Dogs and Fireworks: 7 Easy Ways to Keep Your Pup Calm
Whether it’s the Fourth of July, New Year’s Eve or your friend’s amazing wedding, a fireworks display never ceases to amaze you. But while those pops and sizzles may delight us humans, they can be pretty stressful for dogs, whose incredible hearing can make the sounds even more intense. (Cue: Gwyneth Pawtrow hiding underneath the bed.) Here, seven tips to help your furry friend cope with fireworks.
1. Stay calm
Your lovable pup looks to you for, well, pretty much everything. So watch your body language—try to stay calm and at ease instead of jumping at any loud noises. And remember: a little reassurance (like a treat or two) can go a long way.
2. Plan accordingly
If you know what time the fireworks are happening, plan your dog’s walk and meals beforehand.
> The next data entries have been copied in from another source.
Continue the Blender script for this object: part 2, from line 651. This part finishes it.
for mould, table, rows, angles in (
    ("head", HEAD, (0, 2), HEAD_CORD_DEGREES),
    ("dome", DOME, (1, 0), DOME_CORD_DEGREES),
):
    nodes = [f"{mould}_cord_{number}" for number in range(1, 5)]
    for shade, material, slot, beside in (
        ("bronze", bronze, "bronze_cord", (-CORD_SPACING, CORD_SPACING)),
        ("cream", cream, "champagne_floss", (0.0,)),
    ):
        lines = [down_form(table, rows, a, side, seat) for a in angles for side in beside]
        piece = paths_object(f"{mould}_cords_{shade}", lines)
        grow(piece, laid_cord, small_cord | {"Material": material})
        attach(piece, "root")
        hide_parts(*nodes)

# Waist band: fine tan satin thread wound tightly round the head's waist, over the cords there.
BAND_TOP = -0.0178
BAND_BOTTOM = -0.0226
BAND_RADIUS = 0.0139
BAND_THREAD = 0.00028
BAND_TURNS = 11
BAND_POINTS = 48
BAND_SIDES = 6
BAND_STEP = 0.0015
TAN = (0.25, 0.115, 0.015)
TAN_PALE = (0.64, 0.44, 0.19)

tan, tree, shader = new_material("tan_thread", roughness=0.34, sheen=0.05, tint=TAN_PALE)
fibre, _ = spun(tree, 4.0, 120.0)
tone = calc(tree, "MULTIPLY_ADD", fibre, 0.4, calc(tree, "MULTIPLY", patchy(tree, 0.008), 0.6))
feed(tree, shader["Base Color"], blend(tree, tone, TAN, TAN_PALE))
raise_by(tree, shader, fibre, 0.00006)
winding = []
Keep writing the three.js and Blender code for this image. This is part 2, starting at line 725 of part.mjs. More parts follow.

Take Buster for a stroll before the action starts (make it a nice and long one to tire him out) and consider giving him a bigger meal in the afternoon to help him sleep. (Hey, those party leftovers have to go somewhere.)
3. Prep your home
Some dogs bolt when they’re scared, so make sure your home is properly secured. And while you probably won’t be able to completely block out all the noise, drawing the curtains and putting the TV or radio on can help.
4. Make a safe den
Create a comfortable spot for your pooch to retreat to in case she feels overwhelmed. This can be a cardboard box in her favorite room or even just a bed sheet draped over a chair (a dog fort!). Place some of her favorite toys and treats in the den and don’t try to coax her out if that’s where she decides to hide until the show’s over.
5. Swaddle your pup
Just like how swaddling can make babies feel nice and cozy, your dog might benefit from some extra snuggle pressure, too. ThunderShirt does the work for you by wrapping your pooch in a warm embrace in order to help ease their anxiety. And in case the name didn’t give it away, it works for storms too.
6. Talk to your vet
If your dog really can’t handle the fireworks, you may want to consider a puppy Xanax (yep, it’s a real thing). Just remember to consult your vet first before giving your pup medication.
7. Don’t punish your dog
Some dogs react to stress by scratching or digging, but it’s no use punishing them for ruining your favorite cushion—they’re simply reacting to their fear. Instead, focus on altering the emotional response using some of the tips above and the resulting behavior should change as well.